The snow was just beginning to fall as I made this exposure. I was so fixed on the image I was after that it took me a little time to see the magic in the moment. I made several more exposures working with these marvelous surprises from above.
Once the image was scanned, I retouched the snow. I hadn’t intended for it to be there when I first set up the shot. I was hoping to create a very spare abstraction with a single focus — the ripples in the water. When I was done, I realized removing the falling snow was a mistake.
The random patterns were beautiful, like constellations. They made a larger process visible. Moisture fell from the sky above, collecting in a pool, and over time condensed under the surface of the water. What was above the surface pointed to what was below it and to the surface itself. Everything was interconnected.
I thought at first the lack of focus was a shame but reconsidered this when I realized it was one more visual cue to depth in what would otherwise have been a very ambiguous space. The snow made space visible. Yet, while the variable focus of the falling snow aided in separating space, it didn’t pin it down definitively. It was only one more suggestion layered on top of many others.
I decided to exaggerate the falling snow. I rendered the effect. That too was a mistake. The composition quickly became too busy. There was an easy, natural, grace to the relationships that already existed. Adding or subtracting from the larger pattern created an imbalance. The balance that was there wasn’t obvious at first. It was the kind of balance you could experience. But, it was hard to describe.
It took some time for me to both realize and accept that the image was perfect just the way it was. I’m glad I took the time to prove this to myself. That confirmation was important to my artistic growth.
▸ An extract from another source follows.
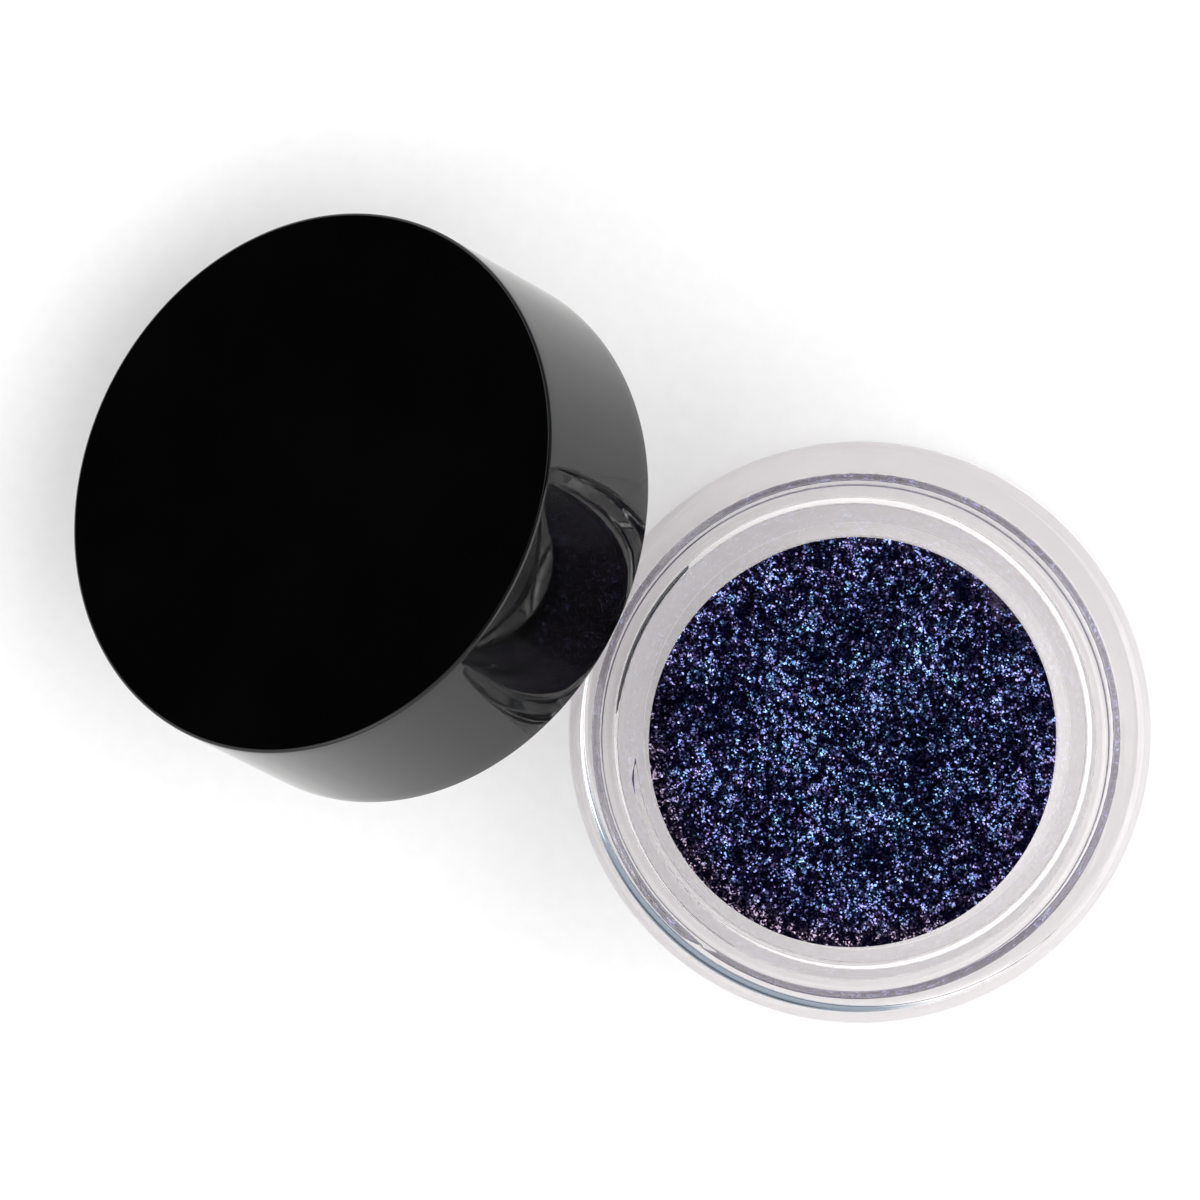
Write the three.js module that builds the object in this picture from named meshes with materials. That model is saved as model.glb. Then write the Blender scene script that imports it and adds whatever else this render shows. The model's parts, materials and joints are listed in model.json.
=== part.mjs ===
// Glass pot of loose glitter eyeshadow with its screw cap off.
// The pot stands upright. The cap leans on it: its far rim is on the table, and its near rim lies
// over the pot's shoulder.
// Units are millimetres and +Z is up. The origin is the middle of the pot's flat underside.
// -X points from the pot's axis to the leaning cap.

import * as THREE from 'three';

// ---- Driving dimensions ------------------------------------------------------------------------

const COLUMNS = 48;              // facets round every turned piece

// Glass pot
const BODY_RADIUS = 20.0;        // outside, at the shoulder
const FOOT_RADIUS = 19.7;        // outside, at the foot: the wall has a slight draft
const FOOT_ROUND = 1.3;          // radius between the underside and the wall
const SHOULDER_Z = 20.4;
const SHOULDER_ROUND = 1.2;
const NECK_RADIUS = 17.3;        // plain wall between the thread's turns
const NECK_FILLET = 0.7;         // where the neck grows out of the shoulder
const LIP_Z = 30.2;              // top of the pot
const LIP_OUTER_ROUND = 0.5;
const MOUTH_RADIUS = 16.42;      // inside edge of the lip
const BOWL_RADIUS = 13.6;        // inside, below the flared mouth
const BOWL_TOP_Z = 25.8;         // where the flared mouth meets the bowl
const BOWL_CORNER = 2.5;         // radius between the bowl's wall and its floor
const BOWL_FLOOR_Z = 18.5;       // the glass below is a thick, heavy base
const FILL_Z = 26.4;             // level of the eyeshadow
const FIT_GAP = 0.3;             // free space kept between pieces that touch

// Screw thread shared by the neck and the cap
const THREAD_PITCH = 4.2;
const THREAD_HEIGHT = 0.7;       // how far a ridge stands proud of its wall
const THREAD_WIDTH = 2.2;        // across a ridge's root
const THREAD_FLANK = 0.7;        // width of each sloping side
const THREAD_RUN_OUT = 0.08;     // turns over which a ridge's ends fade into the wall
const NECK_THREAD_TURNS = 1.15;
const NECK_THREAD_START_Z = 24.0;
const CAP_THREAD_TURNS = 0.9;
const CAP_THREAD_START = 2.0;    // above the cap's rim

// Cap
const CAP_RADIUS = 19.3;
const CAP_HEIGHT = 13.2;
const CAP_WALL = 1.0;
const CAP_ROOF = 1.7;
const CAP_EDGE_ROUND = 0.4;
const LINER_RADIUS = 17.8;
const LINER_THICKNESS = 1.6;     // its face is 9.6 above the cap's rim and the neck is 9.8 tall

// Where the cap leans
const LEAN_DEG = 34.0;           // tilt of the cap's axis from upright
const RIM_CENTRE_X = -33.75;
const RIM_CENTRE_Y = -5.35;

// ---- Helpers -----------------------------------------------------------------------------------

const RAD = Math.PI / 180;

/** Points of a circular arc in the (radius, height) plane. */
function arc(centreR, centreZ, radius, fromDeg, toDeg, steps) {
  return Array.from({ length: steps + 1 }, (_, i) => {
    const angle = (fromDeg + ((toDeg - fromDeg) * i) / steps) * RAD;
    return [centreR + radius * Math.cos(angle), centreZ + radius * Math.sin(angle)];
  });
}

/** Evenly spaced points strictly between two heights of a straight wall. */
function wallRows(radius, fromZ, toZ, rows) {
  return Array.from({ length: rows - 1 }, (_, i) => [radius, fromZ + ((toZ - fromZ) * (i + 1)) / rows]);
}

/** A solid of revolution about +Z from an outline that starts and ends on the axis. */
function turned(outline) {
  const points = outline.map(([r, z]) => new THREE.Vector2(r, z));
  return new THREE.LatheGeometry(points, COLUMNS).rotateX(Math.PI / 2);
}

/** How proud a right-hand helical ridge stands, from 0 to THREAD_HEIGHT, at a turn and a height. */
function ridgeAt(turn, z, startZ, turns) {
  const fromEnd = Math.min(turn, turns - turn);
  if (fromEnd <= 0) return 0;
  const offCentre = Math.abs(z - (startZ + THREAD_PITCH * turn));
  const across = THREE.MathUtils.clamp((THREAD_WIDTH / 2 - offCentre) / THREAD_FLANK, 0, 1);
  const along = Math.min(1, fromEnd / THREAD_RUN_OUT);
  return THREAD_HEIGHT * across * along;
}

/** Moves the vertices of one cylindrical wall out (or in, with side -1) to form the thread. */
function cutThread(geometry, wallRadius, side, startZ, turns) {
  const position = geometry.attributes.position;
  for (let i = 0; i < position.count; i += 1) {
    const x = position.getX(i);
    const y = position.getY(i);
    const z = position.getZ(i);
    const onWall = Math.abs(Math.hypot(x, y) - wallRadius) < 1e-3;
    const inSpan = z > startZ - THREAD_WIDTH && z < startZ + THREAD_PITCH * turns + THREAD_WIDTH;
    if (onWall && inSpan) {
      const angle = Math.floor(i / (position.count / (COLUMNS + 1))) / COLUMNS;
      const proud = Math.max(...[0, 1].map((lap) => ridgeAt(angle + lap, z, startZ, turns)));
      const scale = (wallRadius + side * proud) / wallRadius;
      position.setXY(i, x * scale, y * scale);
    }
  }
  return geometry;
}

/** A named mesh with its own plain material. */
function piece(name, geometry, color, roughness, extra = {}) {
  const material = new THREE.MeshStandardMaterial({ color, roughness, metalness: 0, ...extra });
  const mesh = new THREE.Mesh(geometry, material);
  mesh.name = name;
  return mesh;
}

// ---- Pieces ------------------------------------------------------------------------------------

/** Thick-walled clear glass pot: drafted body, flat shoulder, threaded neck, flared mouth, bowl. */
function makeJar() {
  const neckBottom = SHOULDER_Z + NECK_FILLET;
  const neckTop = LIP_Z - LIP_OUTER_ROUND;
  const outline = [
    [0, 0],
    ...arc(FOOT_RADIUS - FOOT_ROUND, FOOT_ROUND, FOOT_ROUND, -90, 0, 4),
    ...arc(BODY_RADIUS - SHOULDER_ROUND, SHOULDER_Z - SHOULDER_ROUND, SHOULDER_ROUND, 0, 90, 4),
    ...arc(NECK_RADIUS + NECK_FILLET, neckBottom, NECK_FILLET, 270, 180, 3),
    ...wallRows(NECK_RADIUS, neckBottom, neckTop, 15),
    ...arc(NECK_RADIUS - LIP_OUTER_ROUND, neckTop, LIP_OUTER_ROUND, 0, 90, 3),
    [MOUTH_RADIUS, LIP_Z],
    [BOWL_RADIUS, BOWL_TOP_Z],
    ...arc(BOWL_RADIUS - BOWL_CORNER, BOWL_FLOOR_Z + BOWL_CORNER, BOWL_CORNER, 0, -90, 6),
    [0, BOWL_FLOOR_Z],
  ];
  const body = cutThread(turned(outline), NECK_RADIUS, 1, NECK_THREAD_START_Z, NECK_THREAD_TURNS);
  return piece('glass_jar', body, 0xe8ecec, 0.05, { transparent: true, opacity: 0.35 });
}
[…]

Since then, I’ve redoubled my efforts to include even more unaltered images in my work. (This image might not qualify, as the color has been exaggerated.) I’ve always included a few unaltered images in my body of work. Often, they look like altered images. Some of my altered images look unaltered. I’ve deliberately set up this tension. I’m happy to report that a majority of viewers assume that my images have been altered. I’d rather they make that assumption than that they haven’t been altered. Every photograph has been altered to some degree, though some are without a doubt more altered than others. The ambiguity set up in my work serves to heighten an awareness of the process of looking itself.
I had an interesting experience when a friend asked me to describe this image recently. I couldn’t remember whether I had altered it or not. I couldn’t tell from looking at it either. It was the first time that I could share with my viewers a state of not knowing when looking at my work. I relished it. Because I couldn’t remember, I really had to look hard. It’s ironic. It can work both ways. The more we know, the more the world is full of wonder. The less we know, the more the world is full of wonder.